Pour l’heure, l’enquête vise à identifier en masse les émeutiers et à établir les responsabilités. Un ancien proche de Bolsonaro, Anderson Torres (son ancien ministre de la Justice), en charge de la sécurité du district au moment des faits, est particulièrement pointé du doigt pour avoir laissé s’envenimer la situation. Il a été démis de ses fonctions. À Brasilia, le campement où se retrouvaient les partisans de Jair Bolsonaro a été démantelé. Et l’on s’interroge sur d’éventuels financements ayant servi à faire venir autant d’émeutiers sur la place des Trois Pouvoirs. Les autorités ont déjà commencé à passer au peigne fin les réservations hôtelières récentes à Brasilia.
Bolsonaro relativise
Alors qu’il s’est envolé aux États-Unis peu avant la passation de pouvoir, Jair Bolsonaro a regretté, à sa façon, le comportement de ses troupes, comparant l’événement avec les révoltes populaire qui avaient secoué le pays en 2013 et 2017. "Les manifestations pacifiques, qui respectent la loi, font partie de la démocratie. Cependant, les dégradations et les invasions de bâtiments publics telles qu’elles se sont produites aujourd’hui (NDLR: dimanche) , ainsi que celles pratiquées par la gauche en 2013 et 2017, échappent à ce cadre", a admis l’ancien président, qui ne semble pas décidé à rentrer au Brésil. Et pour cause : avec la levée de son immunité début janvier, Bolsonaro risque de voir la justice s’emparer des dossiers qui ont terni son mandat, qu’il s’agisse de sa gestion désastreuse de la crise covid (plus de 650 000 morts) ou de ses affaires de famille (l’un de ses fils a notamment été sous le coup d’une inculpation pour blanchiment d’argent).

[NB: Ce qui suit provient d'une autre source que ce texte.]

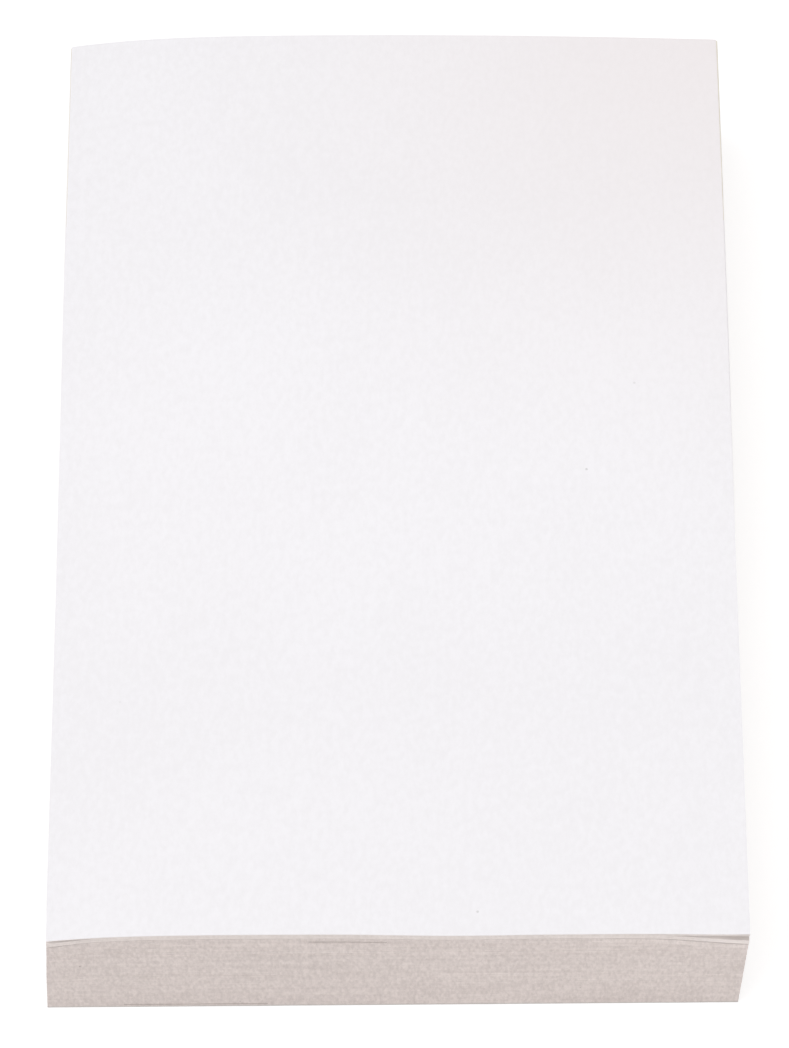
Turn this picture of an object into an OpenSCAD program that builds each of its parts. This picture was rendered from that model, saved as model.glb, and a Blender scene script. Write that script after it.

L’armée pour démanteler les camps bolsonaristes
L’ancien président a-t-il intérêt à laisser se dérouler un putsch en sa faveur pour tenter de revenir au pouvoir par ce moyen-là? Début janvier, certains de ses militants avaient pris à partie des militaires, réputés proches de l’ancien président, via les réseaux sociaux, pour renverser le résultat du scrutin. À Rio, des Bolsonaristes avaient, depuis des semaines, installé leur campement devant le commandement militaire de l’est du pays, espérant certainement créer les conditions d’un putsch militaire. Mais, pour l’heure les militaires n’ont pas prêté main-forte aux assaillants. Ni à Rio (où il a été demandé à l’armée de démanteler le camp " immédiatement), ni à Brasilia, ni ailleurs dans le pays.